Here are a few of the most common things people ask when they’re getting started.
How Do I Manage a Variable Income with ZBB?
This is a big one, but ZBB is actually one of the best methods for handling an income that goes up and down. The trick is to build your monthly budget based on your lowest realistic income—your baseline.
Then, you decide ahead of time exactly what you’ll do with any extra money you bring in. When a good month hits, you’re not scrambling; you already know that surplus is going straight toward paying off your credit card faster or beefing up your emergency fund.
How Long Does Creating a ZBB Take Each Month?
I’ll be honest, that first month is the toughest. You’ll probably spend a solid two or three hours digging through statements and tracking down all your spending to create your categories.

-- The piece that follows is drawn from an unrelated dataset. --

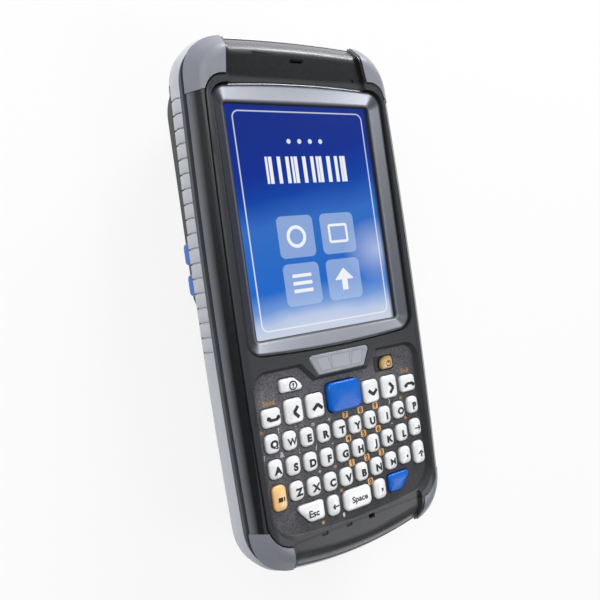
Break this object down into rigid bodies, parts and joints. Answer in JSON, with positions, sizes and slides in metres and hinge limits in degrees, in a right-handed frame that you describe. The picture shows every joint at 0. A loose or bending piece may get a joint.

But it gets so much easier. Once you have that initial template, most people find they can plan out the next month’s budget in less than an hour. It just becomes a quick monthly check-in.
What Are the Best Tools for Zero-Based Budgeting?
You have great options here. Apps like YNAB (You Need A Budget) and EveryDollar are built from the ground up for this style of budgeting and make the process pretty slick.
If you’d rather not pay for an app, a simple spreadsheet works just as well. It’s more of a manual approach, but it gives you total control.